Electric vehicles (barely) see an uptick
EIA projections show only a modest uptick in the sale of electric vehicles, with conventional gas-powered cars far outselling EVs into mid-century. In the past, EIA has projected that electric vehicles will see slow growth and less use than gas-powered alternatives.
This forecast comes despite the fact that EV sales increased by 81 percent last year, driven by a huge bump in the sale of Tesla’s Model 3.
“It is shockingly unrealistic forecast that they expect there to remain a yawning gap between the cost of electric cars and gasoline cars, electric trucks and diesel trucks,” Cohan said.
Skewing policy debates
Conservative, long-term projections from the EIA are not a new phenomenon, nor an expression of Trump administration policies to bolster fossil fuel industries. But the conservative estimates do pose an issue, as the federal report could skew cost estimates of pursuing clean energy technologies during policy debates.

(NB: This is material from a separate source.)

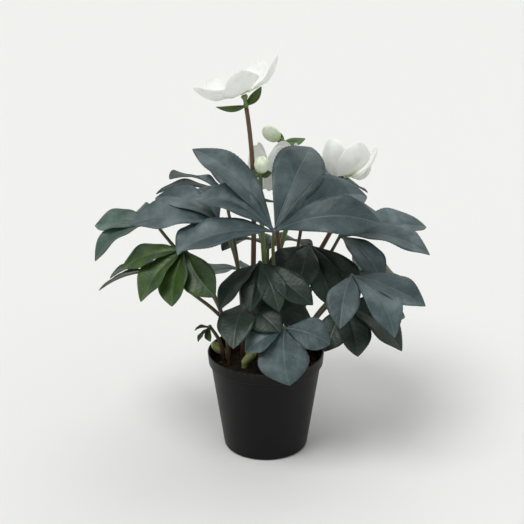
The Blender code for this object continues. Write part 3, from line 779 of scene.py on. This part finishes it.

“In the face of rapid and uncertain technological changes, we need models even more as decision-support tools. However, those models must be updated to capture key changes in techno-economic forces in each sector,” Jesse Jenkins, an energy consultant and Harvard-affiliated energy expert, wrote on Twitter.
“EIA’s Annual Energy Outlook isn’t used in an exploratory manner and their…model isn’t sufficient for modeling our changing landscape, particularly in the electricity sector,” he said.
Analysts were quick to point out the daylight between other long-term estimates and the EIA’s projections, which don’t include commitments made by global leaders as part of the Paris climate agreement.
The International Energy Agency, for example, now produces two scenarios that seriously consider the Paris Agreement. Even the major oil and gas companies include these kinds of scenarios in which emissions targets are met and there is a rapid uptake of electric cars and renewable energy production.
“We’ve seen with wind and solar that the industries have experienced major cost reductions on the order of 60 to 75 percent over the last decade,” Clemmer said. “And I think the EIA has had trouble keeping up with those gains.”